### Exercise
Extract the first line through the line containing "screen_bars = 8" from the listing below, exactly as written.

### Material provided
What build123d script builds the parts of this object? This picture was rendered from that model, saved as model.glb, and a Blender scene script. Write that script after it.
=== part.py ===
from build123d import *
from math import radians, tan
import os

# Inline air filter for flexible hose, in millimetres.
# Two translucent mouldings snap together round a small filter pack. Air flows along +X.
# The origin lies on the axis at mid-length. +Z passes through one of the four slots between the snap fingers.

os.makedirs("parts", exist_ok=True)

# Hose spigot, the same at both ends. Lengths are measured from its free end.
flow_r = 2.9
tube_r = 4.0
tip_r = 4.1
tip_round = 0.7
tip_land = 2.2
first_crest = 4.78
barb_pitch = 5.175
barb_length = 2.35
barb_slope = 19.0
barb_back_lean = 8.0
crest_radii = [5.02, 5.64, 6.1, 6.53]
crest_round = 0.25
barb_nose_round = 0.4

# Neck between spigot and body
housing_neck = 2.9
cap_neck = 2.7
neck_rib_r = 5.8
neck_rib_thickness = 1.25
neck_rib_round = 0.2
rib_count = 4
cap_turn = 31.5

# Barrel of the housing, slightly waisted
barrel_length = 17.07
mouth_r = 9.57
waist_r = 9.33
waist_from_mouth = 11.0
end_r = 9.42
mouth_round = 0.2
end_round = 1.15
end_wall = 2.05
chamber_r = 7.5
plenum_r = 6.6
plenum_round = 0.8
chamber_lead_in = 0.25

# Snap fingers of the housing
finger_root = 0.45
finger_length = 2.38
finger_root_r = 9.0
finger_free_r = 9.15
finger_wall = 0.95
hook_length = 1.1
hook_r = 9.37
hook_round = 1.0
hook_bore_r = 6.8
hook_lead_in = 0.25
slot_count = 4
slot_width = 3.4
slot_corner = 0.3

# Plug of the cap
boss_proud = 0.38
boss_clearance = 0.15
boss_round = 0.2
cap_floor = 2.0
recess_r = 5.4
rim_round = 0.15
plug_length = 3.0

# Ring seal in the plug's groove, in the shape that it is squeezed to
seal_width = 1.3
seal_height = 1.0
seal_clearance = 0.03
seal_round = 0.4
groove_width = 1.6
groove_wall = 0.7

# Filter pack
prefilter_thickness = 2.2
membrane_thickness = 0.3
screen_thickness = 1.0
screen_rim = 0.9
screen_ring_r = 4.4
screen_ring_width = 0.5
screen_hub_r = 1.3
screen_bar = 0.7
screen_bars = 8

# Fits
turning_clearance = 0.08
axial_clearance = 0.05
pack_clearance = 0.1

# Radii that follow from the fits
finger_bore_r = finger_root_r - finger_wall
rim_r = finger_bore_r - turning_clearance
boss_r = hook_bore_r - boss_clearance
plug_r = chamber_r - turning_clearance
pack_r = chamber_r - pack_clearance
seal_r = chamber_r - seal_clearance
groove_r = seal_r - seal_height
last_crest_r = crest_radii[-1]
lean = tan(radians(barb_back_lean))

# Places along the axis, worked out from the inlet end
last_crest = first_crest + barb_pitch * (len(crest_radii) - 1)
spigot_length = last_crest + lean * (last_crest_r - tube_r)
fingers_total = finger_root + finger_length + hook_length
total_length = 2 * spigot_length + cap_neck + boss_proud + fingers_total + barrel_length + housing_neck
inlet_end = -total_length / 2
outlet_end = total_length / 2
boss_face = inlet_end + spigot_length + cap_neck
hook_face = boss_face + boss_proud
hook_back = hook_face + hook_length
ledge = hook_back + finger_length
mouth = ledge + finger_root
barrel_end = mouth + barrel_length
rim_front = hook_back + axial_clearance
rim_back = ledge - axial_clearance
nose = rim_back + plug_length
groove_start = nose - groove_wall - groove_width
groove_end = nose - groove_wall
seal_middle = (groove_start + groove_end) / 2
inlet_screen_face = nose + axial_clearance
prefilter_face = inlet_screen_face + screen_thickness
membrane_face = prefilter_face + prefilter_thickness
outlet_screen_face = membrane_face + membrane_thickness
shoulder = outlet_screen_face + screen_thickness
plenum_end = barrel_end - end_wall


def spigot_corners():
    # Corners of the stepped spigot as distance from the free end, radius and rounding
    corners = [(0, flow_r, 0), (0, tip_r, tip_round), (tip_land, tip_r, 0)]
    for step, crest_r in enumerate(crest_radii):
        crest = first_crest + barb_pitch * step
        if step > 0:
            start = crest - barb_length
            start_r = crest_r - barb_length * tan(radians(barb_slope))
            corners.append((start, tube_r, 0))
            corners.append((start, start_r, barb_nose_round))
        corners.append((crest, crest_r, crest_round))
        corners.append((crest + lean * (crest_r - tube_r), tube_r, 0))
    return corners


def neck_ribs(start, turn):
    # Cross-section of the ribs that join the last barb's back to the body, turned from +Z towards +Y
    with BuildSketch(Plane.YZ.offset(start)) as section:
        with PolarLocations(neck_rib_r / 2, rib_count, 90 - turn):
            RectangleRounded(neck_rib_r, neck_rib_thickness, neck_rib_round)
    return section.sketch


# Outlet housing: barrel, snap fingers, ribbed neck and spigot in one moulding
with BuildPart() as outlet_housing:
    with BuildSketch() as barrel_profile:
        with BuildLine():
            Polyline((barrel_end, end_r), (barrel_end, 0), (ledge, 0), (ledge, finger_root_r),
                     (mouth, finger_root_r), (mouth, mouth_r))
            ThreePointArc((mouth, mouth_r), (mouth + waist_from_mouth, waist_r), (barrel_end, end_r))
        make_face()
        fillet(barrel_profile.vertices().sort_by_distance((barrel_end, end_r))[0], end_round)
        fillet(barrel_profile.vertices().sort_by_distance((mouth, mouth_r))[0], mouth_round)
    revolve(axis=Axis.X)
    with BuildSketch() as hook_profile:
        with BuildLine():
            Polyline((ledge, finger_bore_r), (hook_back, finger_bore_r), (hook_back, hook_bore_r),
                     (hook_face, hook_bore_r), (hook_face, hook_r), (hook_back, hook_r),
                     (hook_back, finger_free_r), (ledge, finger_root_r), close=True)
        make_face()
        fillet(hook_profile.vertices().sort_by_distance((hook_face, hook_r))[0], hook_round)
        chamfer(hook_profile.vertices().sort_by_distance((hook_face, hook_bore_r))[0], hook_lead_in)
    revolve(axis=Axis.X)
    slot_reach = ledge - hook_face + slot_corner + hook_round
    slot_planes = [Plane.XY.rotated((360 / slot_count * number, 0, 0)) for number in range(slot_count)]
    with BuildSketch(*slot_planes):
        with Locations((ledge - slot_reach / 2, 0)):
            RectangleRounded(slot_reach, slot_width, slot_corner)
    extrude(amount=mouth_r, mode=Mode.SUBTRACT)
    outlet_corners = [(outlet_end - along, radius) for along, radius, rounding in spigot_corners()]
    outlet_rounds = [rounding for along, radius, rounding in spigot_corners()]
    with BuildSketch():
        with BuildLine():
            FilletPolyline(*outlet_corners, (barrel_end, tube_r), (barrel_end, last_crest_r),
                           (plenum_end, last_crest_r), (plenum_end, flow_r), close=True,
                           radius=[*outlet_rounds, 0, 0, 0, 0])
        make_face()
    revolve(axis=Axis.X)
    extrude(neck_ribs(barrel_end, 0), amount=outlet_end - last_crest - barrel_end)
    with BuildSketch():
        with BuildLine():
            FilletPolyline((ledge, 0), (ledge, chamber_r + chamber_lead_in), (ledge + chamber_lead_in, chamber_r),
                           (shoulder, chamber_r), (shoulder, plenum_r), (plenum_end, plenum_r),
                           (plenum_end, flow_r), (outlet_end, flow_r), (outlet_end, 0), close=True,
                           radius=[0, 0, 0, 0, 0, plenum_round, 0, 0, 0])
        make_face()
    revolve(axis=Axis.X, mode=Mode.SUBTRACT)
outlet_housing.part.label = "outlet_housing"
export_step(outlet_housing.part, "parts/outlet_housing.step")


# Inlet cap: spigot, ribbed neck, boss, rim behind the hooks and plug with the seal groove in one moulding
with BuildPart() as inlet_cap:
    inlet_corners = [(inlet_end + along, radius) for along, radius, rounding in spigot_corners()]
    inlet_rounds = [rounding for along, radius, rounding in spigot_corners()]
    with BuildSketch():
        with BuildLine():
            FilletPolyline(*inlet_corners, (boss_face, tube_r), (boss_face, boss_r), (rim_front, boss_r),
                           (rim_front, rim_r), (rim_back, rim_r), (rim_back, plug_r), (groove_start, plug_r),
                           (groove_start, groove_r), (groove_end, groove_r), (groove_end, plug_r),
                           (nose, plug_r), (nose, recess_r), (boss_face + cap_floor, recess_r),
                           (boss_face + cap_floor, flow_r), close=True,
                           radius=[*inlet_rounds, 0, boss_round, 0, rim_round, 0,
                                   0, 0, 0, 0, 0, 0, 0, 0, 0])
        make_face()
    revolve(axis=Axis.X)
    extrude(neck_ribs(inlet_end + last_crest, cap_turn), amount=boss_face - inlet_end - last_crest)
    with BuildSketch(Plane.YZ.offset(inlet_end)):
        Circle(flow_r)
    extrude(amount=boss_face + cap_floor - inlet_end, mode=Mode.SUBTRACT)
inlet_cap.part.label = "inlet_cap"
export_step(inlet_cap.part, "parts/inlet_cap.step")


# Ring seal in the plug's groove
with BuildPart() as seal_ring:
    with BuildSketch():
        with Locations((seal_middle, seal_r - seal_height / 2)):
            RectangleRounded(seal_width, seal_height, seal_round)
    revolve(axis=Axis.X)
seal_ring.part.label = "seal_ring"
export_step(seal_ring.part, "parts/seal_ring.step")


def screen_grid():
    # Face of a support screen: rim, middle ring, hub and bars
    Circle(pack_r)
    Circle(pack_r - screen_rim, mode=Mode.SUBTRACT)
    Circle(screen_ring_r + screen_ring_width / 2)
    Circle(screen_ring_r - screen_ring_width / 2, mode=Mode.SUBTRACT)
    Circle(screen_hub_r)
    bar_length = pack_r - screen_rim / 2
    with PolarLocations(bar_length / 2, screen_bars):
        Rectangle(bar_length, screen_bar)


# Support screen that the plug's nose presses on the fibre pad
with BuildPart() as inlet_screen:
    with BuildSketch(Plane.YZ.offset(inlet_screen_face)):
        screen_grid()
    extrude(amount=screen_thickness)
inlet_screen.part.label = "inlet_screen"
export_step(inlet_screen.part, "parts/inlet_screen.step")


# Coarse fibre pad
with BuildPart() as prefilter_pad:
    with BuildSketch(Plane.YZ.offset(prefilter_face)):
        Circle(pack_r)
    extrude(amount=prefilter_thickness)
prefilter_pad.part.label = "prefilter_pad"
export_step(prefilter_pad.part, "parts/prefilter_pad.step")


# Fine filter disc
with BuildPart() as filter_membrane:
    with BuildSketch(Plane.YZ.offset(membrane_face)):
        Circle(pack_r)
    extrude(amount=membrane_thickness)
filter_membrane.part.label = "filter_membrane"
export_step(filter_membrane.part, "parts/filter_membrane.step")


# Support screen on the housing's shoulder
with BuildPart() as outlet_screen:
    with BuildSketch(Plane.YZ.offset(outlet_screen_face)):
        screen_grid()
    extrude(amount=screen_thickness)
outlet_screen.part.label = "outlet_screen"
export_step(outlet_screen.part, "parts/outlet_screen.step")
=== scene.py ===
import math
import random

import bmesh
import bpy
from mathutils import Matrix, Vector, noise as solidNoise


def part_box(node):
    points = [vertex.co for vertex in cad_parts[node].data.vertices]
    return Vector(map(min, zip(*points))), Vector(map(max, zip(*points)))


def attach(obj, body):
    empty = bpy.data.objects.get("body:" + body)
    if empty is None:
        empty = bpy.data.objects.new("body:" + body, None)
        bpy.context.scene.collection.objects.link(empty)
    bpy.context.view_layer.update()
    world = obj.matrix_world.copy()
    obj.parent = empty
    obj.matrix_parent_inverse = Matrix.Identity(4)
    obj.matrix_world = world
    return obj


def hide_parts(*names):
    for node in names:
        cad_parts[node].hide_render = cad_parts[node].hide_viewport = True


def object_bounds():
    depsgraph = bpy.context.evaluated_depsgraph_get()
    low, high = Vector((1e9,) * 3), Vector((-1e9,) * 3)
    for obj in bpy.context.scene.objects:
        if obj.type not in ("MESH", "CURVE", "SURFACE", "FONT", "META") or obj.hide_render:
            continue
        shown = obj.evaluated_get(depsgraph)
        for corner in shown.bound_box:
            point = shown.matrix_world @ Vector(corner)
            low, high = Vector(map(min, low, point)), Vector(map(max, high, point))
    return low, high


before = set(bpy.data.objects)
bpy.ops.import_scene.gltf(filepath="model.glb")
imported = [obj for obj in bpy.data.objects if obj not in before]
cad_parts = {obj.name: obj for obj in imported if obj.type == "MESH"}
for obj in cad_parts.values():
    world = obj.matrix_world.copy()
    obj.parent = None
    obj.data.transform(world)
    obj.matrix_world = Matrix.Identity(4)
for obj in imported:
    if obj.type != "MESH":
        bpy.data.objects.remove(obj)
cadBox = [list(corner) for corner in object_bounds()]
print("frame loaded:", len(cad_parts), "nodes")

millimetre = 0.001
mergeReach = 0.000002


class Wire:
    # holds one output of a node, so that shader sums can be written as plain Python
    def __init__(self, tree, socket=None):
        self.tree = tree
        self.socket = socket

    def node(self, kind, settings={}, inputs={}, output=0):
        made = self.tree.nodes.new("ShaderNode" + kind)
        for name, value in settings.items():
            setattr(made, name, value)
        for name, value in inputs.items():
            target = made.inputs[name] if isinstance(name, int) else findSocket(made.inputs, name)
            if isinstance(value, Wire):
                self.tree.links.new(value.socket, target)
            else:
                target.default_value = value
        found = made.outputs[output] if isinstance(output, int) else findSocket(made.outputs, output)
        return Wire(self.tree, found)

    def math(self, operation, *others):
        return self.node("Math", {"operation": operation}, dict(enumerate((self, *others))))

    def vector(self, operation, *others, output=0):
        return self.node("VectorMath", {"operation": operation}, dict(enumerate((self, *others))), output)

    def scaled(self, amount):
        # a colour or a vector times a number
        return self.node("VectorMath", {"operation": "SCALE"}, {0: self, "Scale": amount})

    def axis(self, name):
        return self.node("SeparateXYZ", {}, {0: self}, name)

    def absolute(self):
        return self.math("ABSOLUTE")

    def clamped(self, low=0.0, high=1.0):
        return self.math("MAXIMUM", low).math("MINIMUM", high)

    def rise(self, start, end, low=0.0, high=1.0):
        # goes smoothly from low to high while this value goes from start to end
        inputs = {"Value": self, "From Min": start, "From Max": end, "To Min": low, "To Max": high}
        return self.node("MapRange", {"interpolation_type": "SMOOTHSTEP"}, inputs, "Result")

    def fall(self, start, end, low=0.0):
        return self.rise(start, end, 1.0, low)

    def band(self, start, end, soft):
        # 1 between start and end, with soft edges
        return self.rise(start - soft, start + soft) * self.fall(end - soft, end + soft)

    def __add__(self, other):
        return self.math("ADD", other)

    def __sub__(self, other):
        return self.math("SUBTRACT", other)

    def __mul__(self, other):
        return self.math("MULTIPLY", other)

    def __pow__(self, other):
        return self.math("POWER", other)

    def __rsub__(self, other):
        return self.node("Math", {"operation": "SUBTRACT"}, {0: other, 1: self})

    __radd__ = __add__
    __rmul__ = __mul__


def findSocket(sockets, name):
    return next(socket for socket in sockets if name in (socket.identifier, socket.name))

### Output
What build123d script builds the parts of this object? This picture was rendered from that model, saved as model.glb, and a Blender scene script. Write that script after it.
=== part.py ===
from build123d import *
from math import radians, tan
import os

# Inline air filter for flexible hose, in millimetres.
# Two translucent mouldings snap together round a small filter pack. Air flows along +X.
# The origin lies on the axis at mid-length. +Z passes through one of the four slots between the snap fingers.

os.makedirs("parts", exist_ok=True)

# Hose spigot, the same at both ends. Lengths are measured from its free end.
flow_r = 2.9
tube_r = 4.0
tip_r = 4.1
tip_round = 0.7
tip_land = 2.2
first_crest = 4.78
barb_pitch = 5.175
barb_length = 2.35
barb_slope = 19.0
barb_back_lean = 8.0
crest_radii = [5.02, 5.64, 6.1, 6.53]
crest_round = 0.25
barb_nose_round = 0.4

# Neck between spigot and body
housing_neck = 2.9
cap_neck = 2.7
neck_rib_r = 5.8
neck_rib_thickness = 1.25
neck_rib_round = 0.2
rib_count = 4
cap_turn = 31.5

# Barrel of the housing, slightly waisted
barrel_length = 17.07
mouth_r = 9.57
waist_r = 9.33
waist_from_mouth = 11.0
end_r = 9.42
mouth_round = 0.2
end_round = 1.15
end_wall = 2.05
chamber_r = 7.5
plenum_r = 6.6
plenum_round = 0.8
chamber_lead_in = 0.25

# Snap fingers of the housing
finger_root = 0.45
finger_length = 2.38
finger_root_r = 9.0
finger_free_r = 9.15
finger_wall = 0.95
hook_length = 1.1
hook_r = 9.37
hook_round = 1.0
hook_bore_r = 6.8
hook_lead_in = 0.25
slot_count = 4
slot_width = 3.4
slot_corner = 0.3

# Plug of the cap
boss_proud = 0.38
boss_clearance = 0.15
boss_round = 0.2
cap_floor = 2.0
recess_r = 5.4
rim_round = 0.15
plug_length = 3.0

# Ring seal in the plug's groove, in the shape that it is squeezed to
seal_width = 1.3
seal_height = 1.0
seal_clearance = 0.03
seal_round = 0.4
groove_width = 1.6
groove_wall = 0.7

# Filter pack
prefilter_thickness = 2.2
membrane_thickness = 0.3
screen_thickness = 1.0
screen_rim = 0.9
screen_ring_r = 4.4
screen_ring_width = 0.5
screen_hub_r = 1.3
screen_bar = 0.7
screen_bars = 8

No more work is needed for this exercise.